[REQUIREMENT]: Repeat exactly, please, the lines that begin at the start of the listing and end at the line holding "const STEM_SIDES = 14;".

::::::

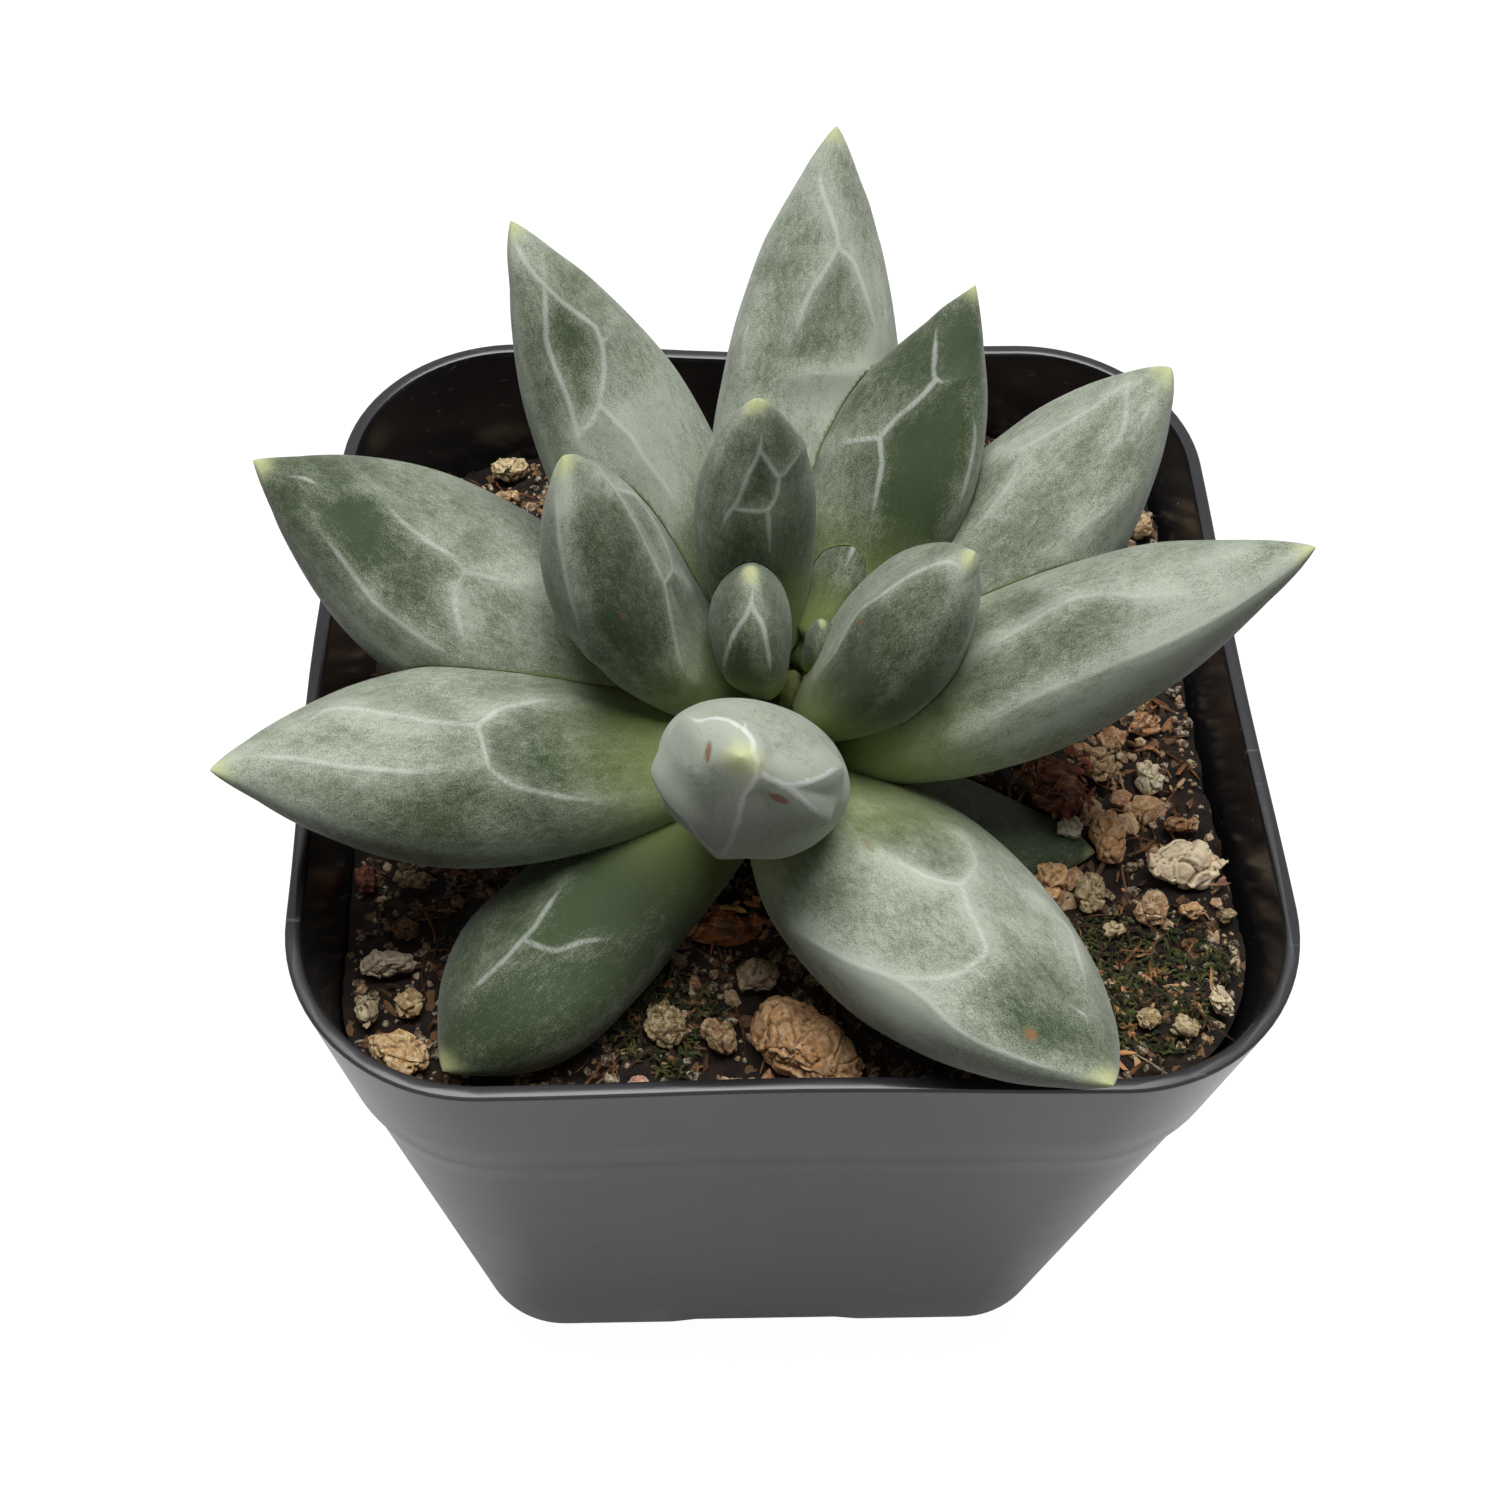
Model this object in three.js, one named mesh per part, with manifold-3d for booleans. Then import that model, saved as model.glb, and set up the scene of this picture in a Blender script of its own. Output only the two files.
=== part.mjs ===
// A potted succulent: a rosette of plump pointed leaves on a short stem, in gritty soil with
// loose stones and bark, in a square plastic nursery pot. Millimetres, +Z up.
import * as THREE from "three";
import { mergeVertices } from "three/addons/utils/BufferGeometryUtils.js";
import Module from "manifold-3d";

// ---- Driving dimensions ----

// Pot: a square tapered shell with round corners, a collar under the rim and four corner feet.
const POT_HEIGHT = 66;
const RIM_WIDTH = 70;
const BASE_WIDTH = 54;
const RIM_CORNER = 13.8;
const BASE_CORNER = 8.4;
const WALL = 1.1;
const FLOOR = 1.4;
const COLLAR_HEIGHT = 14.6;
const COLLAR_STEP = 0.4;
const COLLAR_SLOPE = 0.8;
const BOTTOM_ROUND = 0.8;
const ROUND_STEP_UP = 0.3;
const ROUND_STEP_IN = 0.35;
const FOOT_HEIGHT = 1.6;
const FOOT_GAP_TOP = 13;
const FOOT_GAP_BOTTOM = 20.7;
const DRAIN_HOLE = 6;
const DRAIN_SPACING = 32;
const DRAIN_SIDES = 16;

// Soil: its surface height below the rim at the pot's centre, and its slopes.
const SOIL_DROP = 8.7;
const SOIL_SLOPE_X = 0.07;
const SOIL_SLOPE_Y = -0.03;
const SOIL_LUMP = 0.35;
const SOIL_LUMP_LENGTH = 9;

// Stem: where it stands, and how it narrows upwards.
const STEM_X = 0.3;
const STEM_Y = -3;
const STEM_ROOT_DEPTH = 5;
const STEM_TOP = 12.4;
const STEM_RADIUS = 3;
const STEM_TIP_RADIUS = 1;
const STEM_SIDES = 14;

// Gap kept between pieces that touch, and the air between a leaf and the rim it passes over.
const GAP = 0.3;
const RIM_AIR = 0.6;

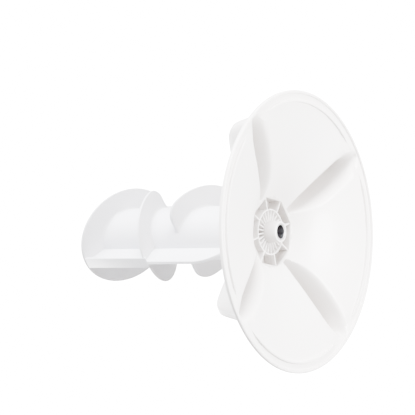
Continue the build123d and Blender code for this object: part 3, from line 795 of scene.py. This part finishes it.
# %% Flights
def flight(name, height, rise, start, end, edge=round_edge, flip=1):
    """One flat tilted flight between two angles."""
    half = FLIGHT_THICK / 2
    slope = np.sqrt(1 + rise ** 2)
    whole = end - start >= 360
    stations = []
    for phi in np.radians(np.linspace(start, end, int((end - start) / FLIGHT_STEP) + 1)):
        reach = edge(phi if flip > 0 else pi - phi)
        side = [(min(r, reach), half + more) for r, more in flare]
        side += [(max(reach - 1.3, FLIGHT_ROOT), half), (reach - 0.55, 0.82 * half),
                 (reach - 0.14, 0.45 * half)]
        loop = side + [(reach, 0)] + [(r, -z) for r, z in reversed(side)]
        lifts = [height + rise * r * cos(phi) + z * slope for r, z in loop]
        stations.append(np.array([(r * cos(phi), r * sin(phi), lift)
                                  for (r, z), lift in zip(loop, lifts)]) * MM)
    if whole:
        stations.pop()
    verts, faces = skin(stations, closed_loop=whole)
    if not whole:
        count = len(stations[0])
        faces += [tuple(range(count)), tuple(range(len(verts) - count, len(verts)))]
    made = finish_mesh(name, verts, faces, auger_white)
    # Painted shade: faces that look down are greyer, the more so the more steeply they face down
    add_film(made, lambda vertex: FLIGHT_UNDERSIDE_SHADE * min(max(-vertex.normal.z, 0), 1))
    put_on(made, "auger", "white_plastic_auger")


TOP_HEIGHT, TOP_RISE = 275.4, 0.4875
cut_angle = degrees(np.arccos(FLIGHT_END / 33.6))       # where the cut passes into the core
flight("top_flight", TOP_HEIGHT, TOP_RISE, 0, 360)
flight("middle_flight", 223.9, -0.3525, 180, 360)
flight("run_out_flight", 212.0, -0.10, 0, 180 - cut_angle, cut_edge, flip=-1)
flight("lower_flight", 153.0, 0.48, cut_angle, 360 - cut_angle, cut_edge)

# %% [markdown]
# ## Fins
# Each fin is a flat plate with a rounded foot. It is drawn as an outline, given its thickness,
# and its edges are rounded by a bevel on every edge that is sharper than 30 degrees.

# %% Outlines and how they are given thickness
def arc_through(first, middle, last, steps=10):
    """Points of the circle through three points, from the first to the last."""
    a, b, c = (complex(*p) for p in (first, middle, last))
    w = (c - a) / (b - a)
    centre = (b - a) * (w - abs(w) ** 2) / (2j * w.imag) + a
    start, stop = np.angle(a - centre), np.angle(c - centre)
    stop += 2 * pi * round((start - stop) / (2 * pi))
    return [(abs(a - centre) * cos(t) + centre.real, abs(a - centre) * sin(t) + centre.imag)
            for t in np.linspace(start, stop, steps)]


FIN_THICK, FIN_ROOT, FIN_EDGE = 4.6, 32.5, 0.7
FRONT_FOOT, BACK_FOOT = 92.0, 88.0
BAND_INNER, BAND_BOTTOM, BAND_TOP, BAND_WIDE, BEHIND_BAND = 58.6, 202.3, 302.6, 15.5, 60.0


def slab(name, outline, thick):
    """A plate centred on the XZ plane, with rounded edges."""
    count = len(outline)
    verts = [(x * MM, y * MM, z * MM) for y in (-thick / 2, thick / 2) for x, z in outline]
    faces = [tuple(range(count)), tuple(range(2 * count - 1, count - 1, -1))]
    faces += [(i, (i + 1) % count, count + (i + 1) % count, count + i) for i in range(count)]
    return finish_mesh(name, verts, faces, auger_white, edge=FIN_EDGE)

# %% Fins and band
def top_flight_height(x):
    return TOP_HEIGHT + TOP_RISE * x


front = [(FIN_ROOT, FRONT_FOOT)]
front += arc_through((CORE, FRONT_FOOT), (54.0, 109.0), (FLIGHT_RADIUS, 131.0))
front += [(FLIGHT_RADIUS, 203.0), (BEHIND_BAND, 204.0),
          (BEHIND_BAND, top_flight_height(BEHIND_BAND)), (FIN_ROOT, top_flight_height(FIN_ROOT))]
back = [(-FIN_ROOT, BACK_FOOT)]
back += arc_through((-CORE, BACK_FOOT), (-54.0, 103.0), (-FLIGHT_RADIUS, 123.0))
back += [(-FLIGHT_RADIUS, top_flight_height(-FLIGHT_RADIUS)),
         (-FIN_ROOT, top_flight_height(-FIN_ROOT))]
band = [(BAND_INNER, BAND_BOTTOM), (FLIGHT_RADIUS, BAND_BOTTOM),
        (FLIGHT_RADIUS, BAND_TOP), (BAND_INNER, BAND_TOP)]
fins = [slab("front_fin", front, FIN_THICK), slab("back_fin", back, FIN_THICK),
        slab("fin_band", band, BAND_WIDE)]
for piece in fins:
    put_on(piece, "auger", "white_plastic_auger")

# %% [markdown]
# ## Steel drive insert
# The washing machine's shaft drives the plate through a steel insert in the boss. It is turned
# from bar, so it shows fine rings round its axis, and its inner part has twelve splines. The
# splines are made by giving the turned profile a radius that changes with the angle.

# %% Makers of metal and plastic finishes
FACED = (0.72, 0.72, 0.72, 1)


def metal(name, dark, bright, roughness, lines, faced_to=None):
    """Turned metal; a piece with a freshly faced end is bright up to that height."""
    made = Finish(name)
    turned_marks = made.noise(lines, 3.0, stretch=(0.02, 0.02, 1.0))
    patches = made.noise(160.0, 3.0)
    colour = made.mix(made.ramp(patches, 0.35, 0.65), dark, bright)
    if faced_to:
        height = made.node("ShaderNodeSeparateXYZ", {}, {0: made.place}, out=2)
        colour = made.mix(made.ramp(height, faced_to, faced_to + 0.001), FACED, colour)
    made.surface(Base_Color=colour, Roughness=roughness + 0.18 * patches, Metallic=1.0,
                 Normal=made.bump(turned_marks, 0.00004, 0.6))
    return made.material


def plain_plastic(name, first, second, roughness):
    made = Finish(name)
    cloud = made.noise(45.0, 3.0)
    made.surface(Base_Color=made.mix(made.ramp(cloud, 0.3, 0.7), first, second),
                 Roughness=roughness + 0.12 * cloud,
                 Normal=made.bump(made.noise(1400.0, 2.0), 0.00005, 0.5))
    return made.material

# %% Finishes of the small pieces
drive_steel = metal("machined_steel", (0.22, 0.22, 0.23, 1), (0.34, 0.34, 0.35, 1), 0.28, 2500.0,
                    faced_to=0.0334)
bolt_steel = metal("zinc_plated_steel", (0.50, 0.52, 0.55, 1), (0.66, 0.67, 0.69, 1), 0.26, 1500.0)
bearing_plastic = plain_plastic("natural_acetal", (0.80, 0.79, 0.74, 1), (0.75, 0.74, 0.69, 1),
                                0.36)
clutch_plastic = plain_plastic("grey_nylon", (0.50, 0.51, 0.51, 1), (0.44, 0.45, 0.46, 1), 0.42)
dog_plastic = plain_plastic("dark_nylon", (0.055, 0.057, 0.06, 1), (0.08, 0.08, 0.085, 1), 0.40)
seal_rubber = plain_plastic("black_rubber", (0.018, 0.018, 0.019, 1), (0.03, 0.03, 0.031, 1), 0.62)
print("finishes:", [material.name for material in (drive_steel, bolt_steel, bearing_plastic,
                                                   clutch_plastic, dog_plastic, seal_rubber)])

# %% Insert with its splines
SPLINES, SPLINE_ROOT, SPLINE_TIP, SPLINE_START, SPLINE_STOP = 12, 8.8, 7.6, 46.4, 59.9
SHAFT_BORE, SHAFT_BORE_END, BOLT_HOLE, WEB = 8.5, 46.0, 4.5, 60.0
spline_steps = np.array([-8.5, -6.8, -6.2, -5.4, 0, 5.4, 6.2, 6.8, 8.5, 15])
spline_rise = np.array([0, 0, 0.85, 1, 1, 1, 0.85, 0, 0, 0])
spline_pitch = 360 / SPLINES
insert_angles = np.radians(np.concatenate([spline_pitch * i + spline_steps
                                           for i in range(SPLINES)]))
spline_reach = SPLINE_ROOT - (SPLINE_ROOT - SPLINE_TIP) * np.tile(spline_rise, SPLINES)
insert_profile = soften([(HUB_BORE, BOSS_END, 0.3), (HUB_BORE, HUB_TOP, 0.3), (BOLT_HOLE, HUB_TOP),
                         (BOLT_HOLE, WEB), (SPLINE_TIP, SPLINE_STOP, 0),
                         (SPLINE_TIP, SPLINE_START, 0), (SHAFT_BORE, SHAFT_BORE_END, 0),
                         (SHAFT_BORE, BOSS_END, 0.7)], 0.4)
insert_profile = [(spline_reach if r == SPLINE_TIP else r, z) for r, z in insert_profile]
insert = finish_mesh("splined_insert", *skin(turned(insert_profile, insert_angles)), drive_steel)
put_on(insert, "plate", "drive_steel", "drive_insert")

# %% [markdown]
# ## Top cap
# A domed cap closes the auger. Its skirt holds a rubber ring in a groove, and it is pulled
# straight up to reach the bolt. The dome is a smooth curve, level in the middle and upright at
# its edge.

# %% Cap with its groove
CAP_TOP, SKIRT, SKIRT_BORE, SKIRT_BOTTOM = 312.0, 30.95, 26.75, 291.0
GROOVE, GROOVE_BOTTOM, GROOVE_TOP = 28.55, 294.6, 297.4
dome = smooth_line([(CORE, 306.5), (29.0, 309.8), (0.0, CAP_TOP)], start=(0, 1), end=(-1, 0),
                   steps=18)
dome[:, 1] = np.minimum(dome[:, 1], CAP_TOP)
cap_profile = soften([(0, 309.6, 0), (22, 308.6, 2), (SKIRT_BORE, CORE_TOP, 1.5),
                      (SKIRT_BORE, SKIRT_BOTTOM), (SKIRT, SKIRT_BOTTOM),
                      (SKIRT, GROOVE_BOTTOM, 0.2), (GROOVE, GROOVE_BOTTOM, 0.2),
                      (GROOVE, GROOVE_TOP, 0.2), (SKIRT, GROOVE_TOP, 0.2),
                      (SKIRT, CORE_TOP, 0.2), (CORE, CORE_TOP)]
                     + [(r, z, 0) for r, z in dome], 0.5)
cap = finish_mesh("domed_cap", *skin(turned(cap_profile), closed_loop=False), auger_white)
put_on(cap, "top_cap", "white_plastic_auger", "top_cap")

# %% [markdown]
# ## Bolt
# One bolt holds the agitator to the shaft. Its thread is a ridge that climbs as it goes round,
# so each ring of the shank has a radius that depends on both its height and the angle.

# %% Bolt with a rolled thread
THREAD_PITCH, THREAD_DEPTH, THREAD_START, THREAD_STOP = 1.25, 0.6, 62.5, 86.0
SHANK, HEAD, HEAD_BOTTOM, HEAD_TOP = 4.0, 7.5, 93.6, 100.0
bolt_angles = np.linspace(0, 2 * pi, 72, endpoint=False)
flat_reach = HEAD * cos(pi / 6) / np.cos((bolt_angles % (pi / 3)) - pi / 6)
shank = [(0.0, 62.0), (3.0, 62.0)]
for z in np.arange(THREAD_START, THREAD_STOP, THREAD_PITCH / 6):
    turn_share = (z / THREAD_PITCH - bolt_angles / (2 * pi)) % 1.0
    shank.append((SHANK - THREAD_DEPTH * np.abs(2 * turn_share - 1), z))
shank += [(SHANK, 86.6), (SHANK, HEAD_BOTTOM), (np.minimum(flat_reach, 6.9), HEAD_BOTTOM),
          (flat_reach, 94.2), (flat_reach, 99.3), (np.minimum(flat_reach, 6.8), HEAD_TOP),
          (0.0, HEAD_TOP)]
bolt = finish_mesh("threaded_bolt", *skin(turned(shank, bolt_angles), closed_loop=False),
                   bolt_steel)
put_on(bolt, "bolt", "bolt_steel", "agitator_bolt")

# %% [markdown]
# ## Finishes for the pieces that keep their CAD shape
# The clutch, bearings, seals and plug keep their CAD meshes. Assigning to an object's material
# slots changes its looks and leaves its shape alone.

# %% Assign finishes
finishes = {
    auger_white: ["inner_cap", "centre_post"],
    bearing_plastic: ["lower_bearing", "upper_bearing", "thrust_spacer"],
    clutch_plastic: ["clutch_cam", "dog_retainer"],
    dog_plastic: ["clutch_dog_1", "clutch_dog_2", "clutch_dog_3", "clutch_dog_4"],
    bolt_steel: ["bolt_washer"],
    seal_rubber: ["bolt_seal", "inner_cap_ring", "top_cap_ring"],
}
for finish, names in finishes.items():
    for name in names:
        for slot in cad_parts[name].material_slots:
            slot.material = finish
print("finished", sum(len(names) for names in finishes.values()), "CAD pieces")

::::::

[TASK OUTPUT]:
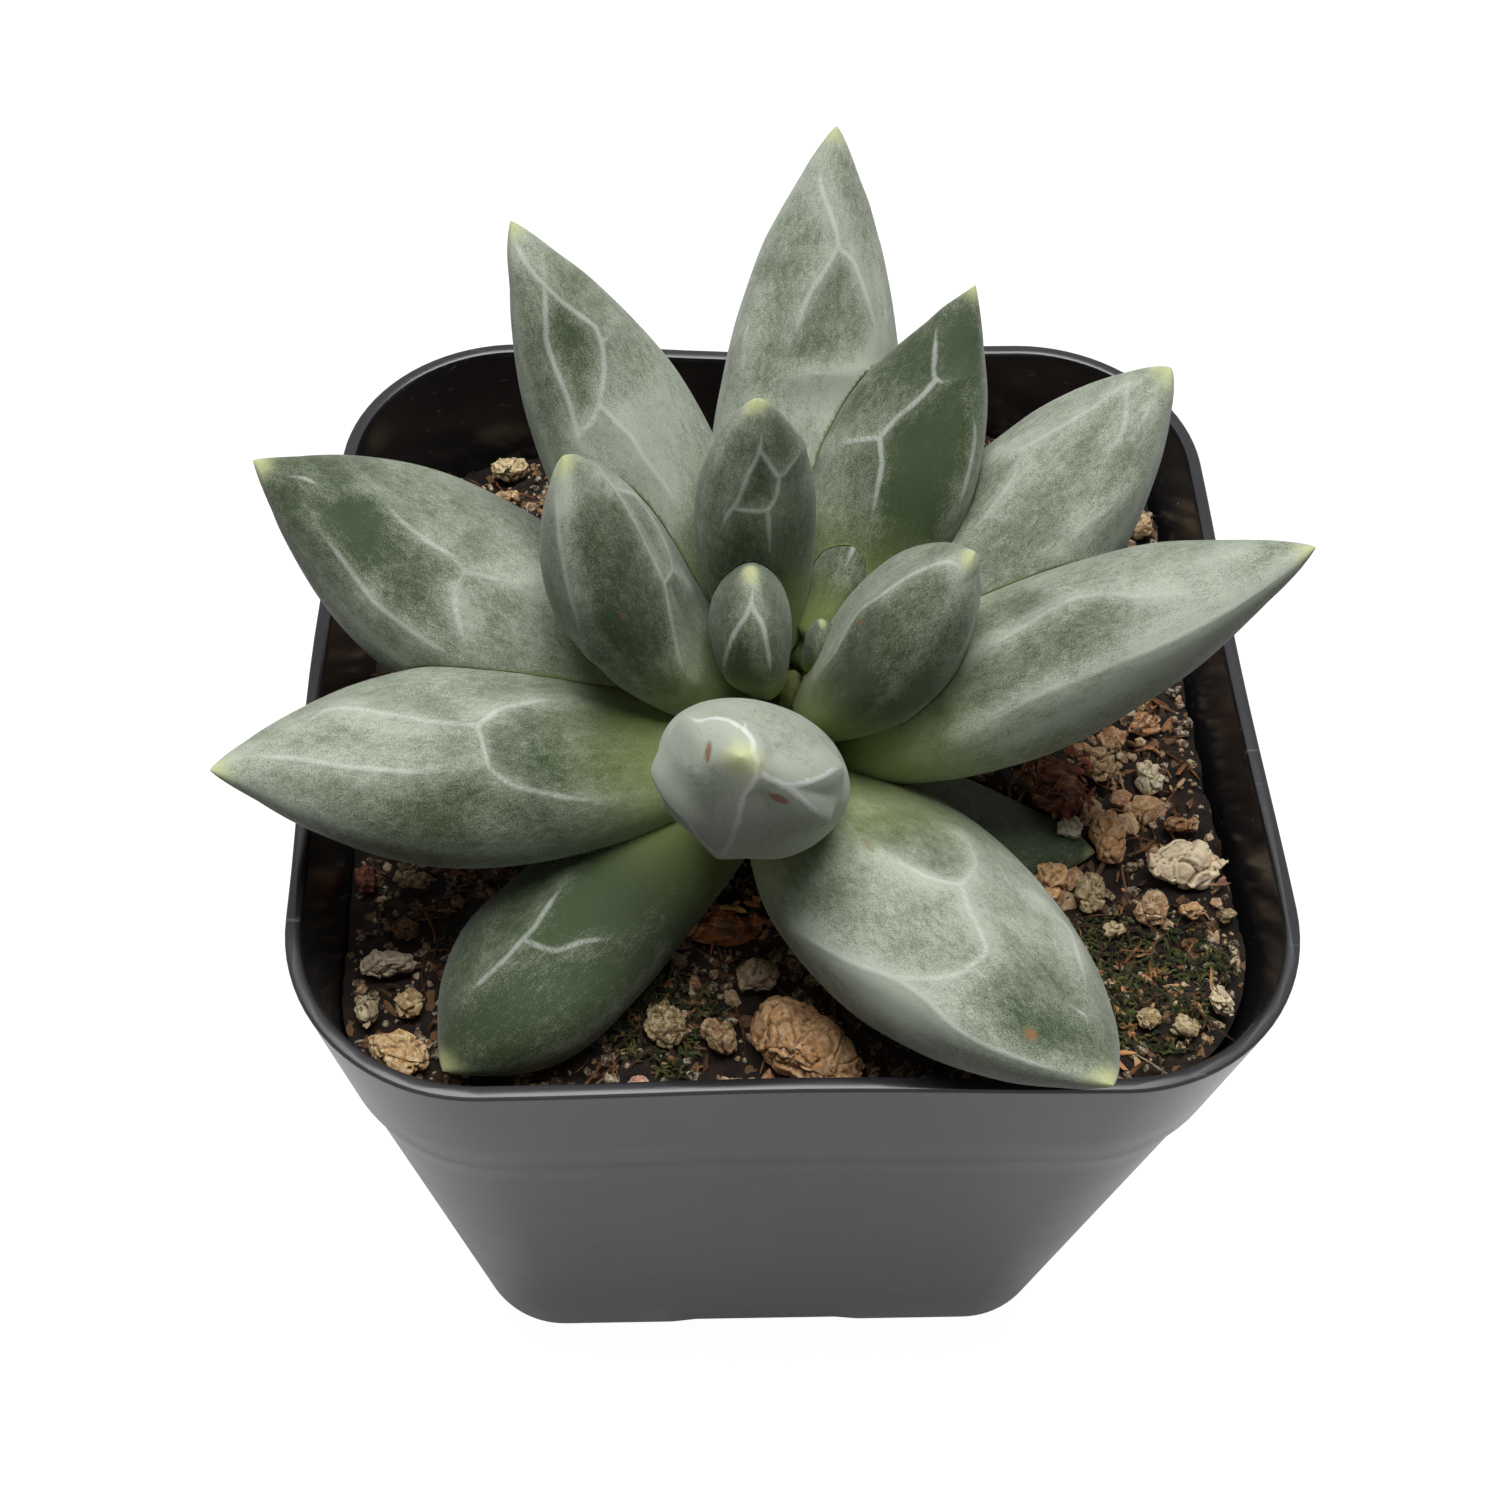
Model this object in three.js, one named mesh per part, with manifold-3d for booleans. Then import that model, saved as model.glb, and set up the scene of this picture in a Blender script of its own. Output only the two files.
=== part.mjs ===
// A potted succulent: a rosette of plump pointed leaves on a short stem, in gritty soil with
// loose stones and bark, in a square plastic nursery pot. Millimetres, +Z up.
import * as THREE from "three";
import { mergeVertices } from "three/addons/utils/BufferGeometryUtils.js";
import Module from "manifold-3d";

// ---- Driving dimensions ----

// Pot: a square tapered shell with round corners, a collar under the rim and four corner feet.
const POT_HEIGHT = 66;
const RIM_WIDTH = 70;
const BASE_WIDTH = 54;
const RIM_CORNER = 13.8;
const BASE_CORNER = 8.4;
const WALL = 1.1;
const FLOOR = 1.4;
const COLLAR_HEIGHT = 14.6;
const COLLAR_STEP = 0.4;
const COLLAR_SLOPE = 0.8;
const BOTTOM_ROUND = 0.8;
const ROUND_STEP_UP = 0.3;
const ROUND_STEP_IN = 0.35;
const FOOT_HEIGHT = 1.6;
const FOOT_GAP_TOP = 13;
const FOOT_GAP_BOTTOM = 20.7;
const DRAIN_HOLE = 6;
const DRAIN_SPACING = 32;
const DRAIN_SIDES = 16;

// Soil: its surface height below the rim at the pot's centre, and its slopes.
const SOIL_DROP = 8.7;
const SOIL_SLOPE_X = 0.07;
const SOIL_SLOPE_Y = -0.03;
const SOIL_LUMP = 0.35;
const SOIL_LUMP_LENGTH = 9;

// Stem: where it stands, and how it narrows upwards.
const STEM_X = 0.3;
const STEM_Y = -3;
const STEM_ROOT_DEPTH = 5;
const STEM_TOP = 12.4;
const STEM_RADIUS = 3;
const STEM_TIP_RADIUS = 1;
const STEM_SIDES = 14;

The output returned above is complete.